In a concurrence to a tax law opinion, Scalia wrote: “One may say, as the law does in many contexts, that ‘willfully’ refers to consciousness of the act but not to consciousness that the act is unlawful.”

Aside from the “willful” debate, the government says Bannon is unlikely to prevail anyway — characterizing the trial court’s rescission of his advice-of-counsel defense as “harmless error” because it likely would not have had any bearing on the outcome if it had been raised.

The government says that theoretical defense would have likely failed because the 45th president “never invoked any privilege before the committee,” and Trump’s own lawyer “disclaimed” the idea that Bannon had been directed “not to produce documents or testify until the issue of executive privilege was resolved.”
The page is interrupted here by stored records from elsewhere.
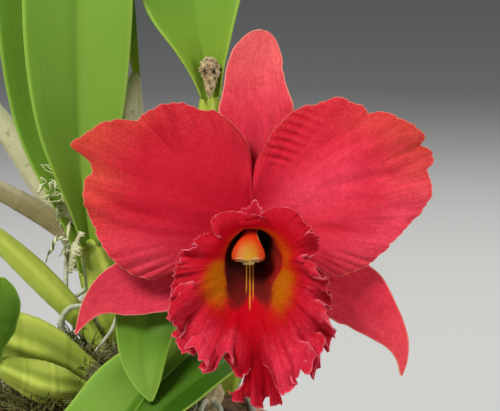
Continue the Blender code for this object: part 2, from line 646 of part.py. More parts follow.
def flower_stalk(material, collection):
    """The ovary and its stalk, from the pseudobulb's top up to the back of the bloom."""
    front = bloom_point(HUB.x / MM, HUB.y / MM, 1.9) / MM
    behind = bloom_point(HUB.x / MM, HUB.y / MM, -9) / MM
    points = [(31.2, -23.6, 147.4), (32.5, -24.5, 153), (37, -30, 160.5), (42, -40, 165), behind, front]
    widths = [(0, 1.2), (0.1, 1.4), (0.5, 1.6), (0.8, 2.1), (0.95, 2.6), (1, 2.4)]

    def radius(s):
        return between(widths, s)

    return stem_body("flower_stalk", points, radius, 14, 8, material, collection, ribs=0.06)


def root_curve(name, plan, material, collection, spare=0.0):
    """A root: a round tube along a smooth curve, with closed ends."""
    path = Path(plan["points"])
    count = 10
    data = bpy.data.curves.new(name, "CURVE")
    data.dimensions = "3D"
    data.bevel_depth = (plan["radius"] + spare) * MM
    data.bevel_resolution = 2
    data.use_fill_caps = True
    spline = data.splines.new("POLY")
    spline.points.add(count - 1)
    for number in range(count):
        share = number / (count - 1)
        place = path.at(share)
        if spare and number == count - 1:
            place = place + path.along(share) * spare
        spline.points[number].co = (*(place * MM), 1)
    data.materials.append(material)
    obj = bpy.data.objects.new(name, data)
    collection.objects.link(obj)
    return obj


def main():
    clear_scene()
    orchid = new_collection("potted_cattleya")
    tools = new_collection("cutters")
    clay = new_material("clay", (0.55, 0.24, 0.13), 0.85)
    bark = new_material("bark", (0.16, 0.09, 0.05), 0.9)
    brown = new_material("creeping_stem", (0.36, 0.30, 0.17), 0.7)
    bulb_green = new_material("pseudobulb_green", (0.40, 0.45, 0.10), 0.45)
    bulb_dry = new_material("pseudobulb_dry", (0.52, 0.47, 0.32), 0.8)
    leaf_green = new_material("leaf_green", (0.16, 0.30, 0.03), 0.35)
    root_grey = new_material("root_grey", (0.55, 0.55, 0.46), 0.8)
    petal_red = new_material("petal_red", (0.66, 0.04, 0.07), 0.45)
    lip_red = new_material("lip_red", (0.55, 0.01, 0.02), 0.45)
    column_orange = new_material("column_orange", (0.75, 0.22, 0.06), 0.4)
    cap_yellow = new_material("cap_yellow", (0.75, 0.60, 0.15), 0.45)
    stalk_green = new_material("stalk_green", (0.35, 0.33, 0.10), 0.5)

    pot(clay, orchid, tools)
    rhizome(brown, orchid, tools)
    dry = {"bulb_old_brown", "bulb_old_grey", "bulb_sheathed"}
    for name in BULBS:
        bulb(name, bulb_dry if name in dry else bulb_green, orchid)
    for name in LEAVES:
        leaf(name, leaf_green, orchid)
    dry_sheath(bulb_dry, orchid)
    for name, plan in ROOTS.items():
        root_curve(name, plan, root_grey, orchid)

    heap = applied(bark_core(bark, orchid))
    chips(bark, tools)
    heap = boolean(heap, "UNION", tools, "EXACT")
    rhizome_bodies(bark, tools, "rhizome_cut", spare=1.5 * GAP / MM)
    for name in BULBS:
        bulb(name, bark, tools, spare=GAP / MM)
    for name, plan in ROOTS.items():
        applied(root_curve(name + "_cut", plan, bark, tools, spare=GAP / MM))
    drop_crumbs(boolean(heap, "DIFFERENCE", tools, "EXACT"))

    petal("petal_left", LEFT_PETAL, 0.6, petal_red, orchid)
    petal("petal_right", RIGHT_PETAL, 2.2, petal_red, orchid)
    sepals(petal_red, orchid)
    lip(lip_red, orchid)
    column(column_orange, orchid)
    anther_cap(cap_yellow, orchid)
    flower_stalk(stalk_green, orchid)


main()
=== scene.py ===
import json
import math

import bpy
import numpy as np
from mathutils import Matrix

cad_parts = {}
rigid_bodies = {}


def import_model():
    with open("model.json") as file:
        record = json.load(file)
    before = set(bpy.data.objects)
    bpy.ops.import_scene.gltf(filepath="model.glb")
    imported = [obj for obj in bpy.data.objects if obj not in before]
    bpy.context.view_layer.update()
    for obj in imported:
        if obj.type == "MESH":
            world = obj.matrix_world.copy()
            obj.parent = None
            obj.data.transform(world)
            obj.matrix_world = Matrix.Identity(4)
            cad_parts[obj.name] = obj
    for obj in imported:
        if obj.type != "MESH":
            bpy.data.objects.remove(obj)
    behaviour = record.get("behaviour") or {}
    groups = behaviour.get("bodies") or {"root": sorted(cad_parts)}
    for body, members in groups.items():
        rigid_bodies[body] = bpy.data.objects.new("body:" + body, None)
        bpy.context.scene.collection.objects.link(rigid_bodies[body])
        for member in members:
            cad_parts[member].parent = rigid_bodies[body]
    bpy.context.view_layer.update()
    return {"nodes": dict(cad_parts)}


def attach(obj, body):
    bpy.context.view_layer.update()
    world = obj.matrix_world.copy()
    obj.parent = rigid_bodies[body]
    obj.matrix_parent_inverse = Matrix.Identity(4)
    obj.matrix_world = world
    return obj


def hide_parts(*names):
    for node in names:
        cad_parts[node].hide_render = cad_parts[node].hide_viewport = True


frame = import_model()
print("stage 1: the packed plant is in, with", len(frame["nodes"]), "nodes")

mm = 0.001


def unit(v):
    return v / np.maximum(np.linalg.norm(v, axis=-1, keepdims=True), 1e-9)


def hill(x, middle=0, wide=1, power=2):
    # 1 at the middle, falling off to either side as exp of minus the distance in widths, to the power
    return np.exp(-np.abs((x - middle) / wide) ** power)


def smoothStep(low, high, x):
    f = np.clip((x - low) / (high - low), 0, 1)
    return f * f * (3 - 2 * f)


def window(x, low, full, fade, gone):
    # rises from low to full, stays at 1 and falls from fade to gone
    return smoothStep(low, full, x) * (1 - smoothStep(fade, gone, x))


def cubic(f, width, start, end, slopeIn, slopeOut):
    # the curve from start to end with a given slope at each, over a width of which f is the share
    value = (2 * f**3 - 3 * f**2 + 1) * start + (f**3 - 2 * f**2 + f) * width * slopeIn
    return value + (3 * f**2 - 2 * f**3) * end + (f**3 - f**2) * width * slopeOut


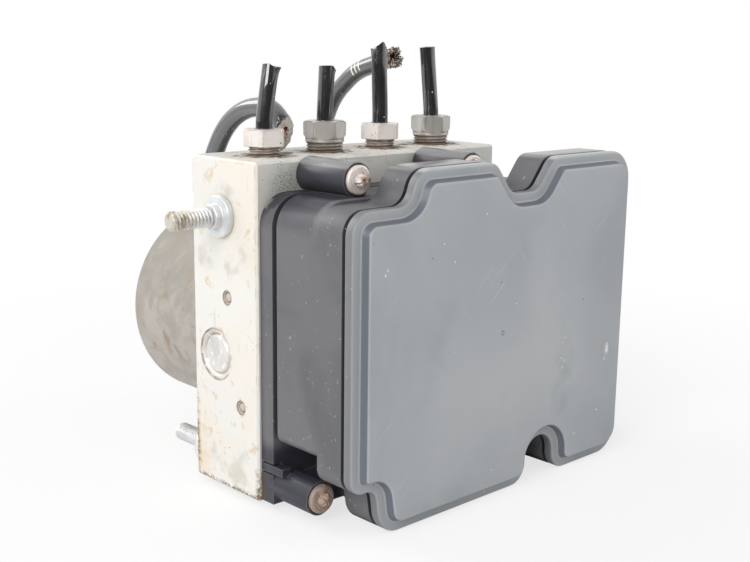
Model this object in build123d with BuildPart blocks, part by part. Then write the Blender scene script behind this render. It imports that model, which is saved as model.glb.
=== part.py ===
"""Anti-lock brake modulator: valve block, pump motor, control unit, pipe stubs."""
from build123d import *
import os
from math import cos, radians, sin

os.makedirs("parts", exist_ok=True)

# Frame: X across the block, -Y towards the control unit, +Y towards the motor,
# +Z up. The origin is the middle of the valve block's bottom face. Sizes in mm.

# ---------------------------------------------------------------- clearances
thread_gap = 0.05        # radial, between a screwed or pressed piece and its bore
running_gap = 0.03       # radial, between a sliding or turning piece and its bore
seat_gap = 0.3           # between faces that come together but never rub
fit_gap = 0.1            # around pieces that are dropped into a housing

# --------------------------------------------------------------- valve block
block_w = 105.0
block_d = 33.0
block_h = 105.0
block_chamfer = 0.7
front_y = -block_d / 2
rear_y = block_d / 2

# outlet ports on the top face, inlet ports on the rear face
port_pitch = 24.6
port_y = -0.5
port_depth = 12.0
outlet_xs = [port_pitch * step for step in (-1.5, -0.5, 0.5, 1.5)]
inlet_x = 26.25
inlet_z = block_h - 13.6
inlet_xs = [-inlet_x, inlet_x]
passage_r = 1.75
feed_y = 2.0             # the drilled feeds that run down from the top face

# pump: bore along X, eccentric on the motor's axis
motor_x = -2.5
motor_z = 0.41 * block_h - 0.05
pump_y = 4.9
pump_bore_r = 5.5
plug_r = 8.3
plug_t = 6.0
plug_sink = 0.4
plug_rim = 1.1
plug_groove = 0.8
chamber_r = 10.3
chamber_front_y = -1.0
bearing_r = 11.0
bearing_w = 7.0
bush_r = 6.0
bush_w = 9.0

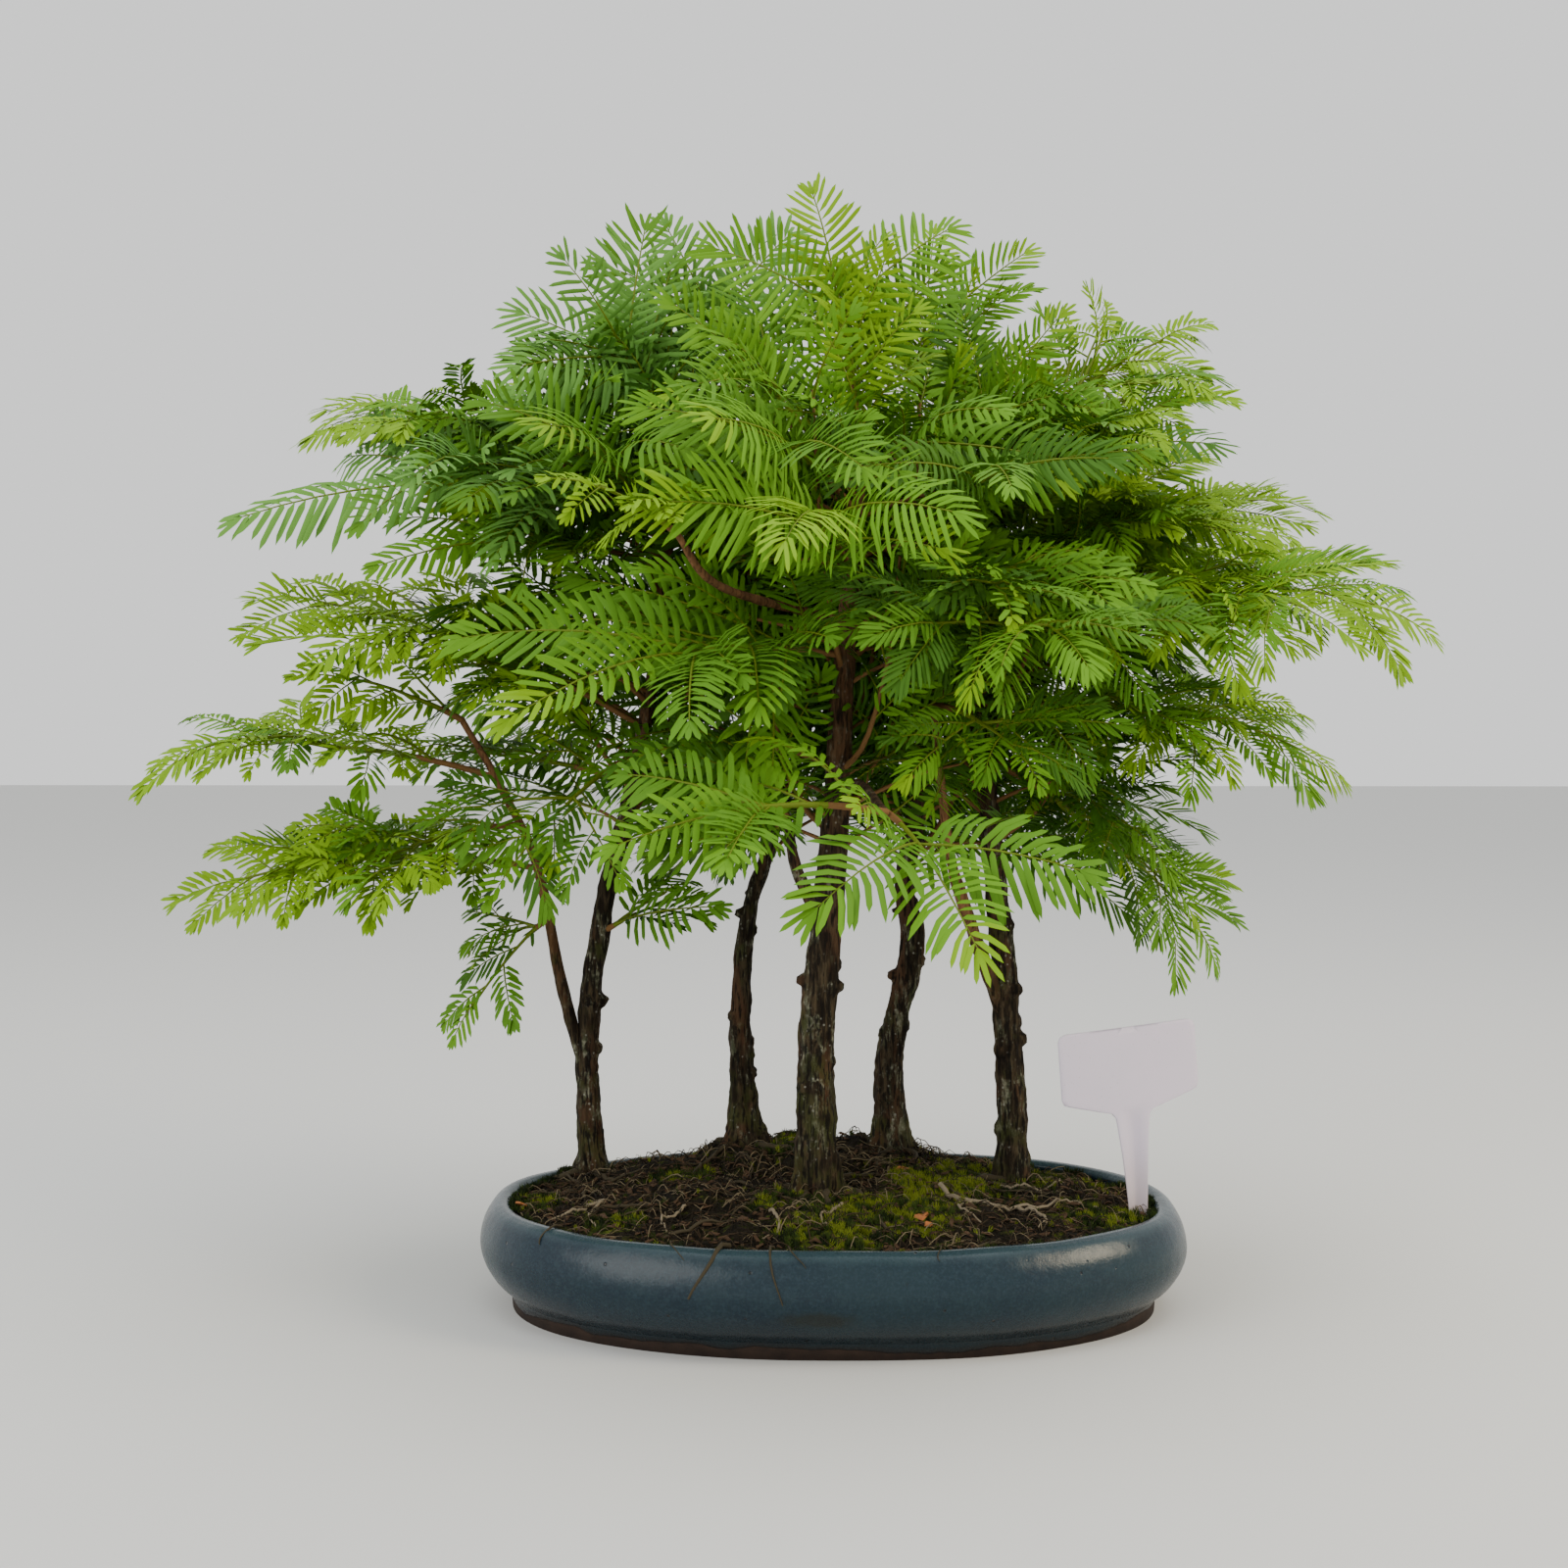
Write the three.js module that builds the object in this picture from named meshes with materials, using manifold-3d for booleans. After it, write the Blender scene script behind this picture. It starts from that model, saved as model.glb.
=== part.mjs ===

“[E]ven if applicant were entitled to assume both a grant of certiorari and acceptance of his construction of Section 192, he still has not shown a likelihood of reversal or a new trial,” Prelogar’s motion goes on. “Instead, any evidentiary or instructional error his appeal has identified, even if accepted, would be harmless, such that reversal or a new trial would not be warranted.”

Bannon, in his petition, also takes note that his four-month sentence would likely run right up against the forthcoming 2024 election.

Prelogar dismisses that point by saying it is “not a relevant factor at all under the Bail Reform Act.”

Since Bannon cannot seriously count on a court win over the merits, the government says, keeping him out of prison makes no sense — and is not in line with any federal release standard.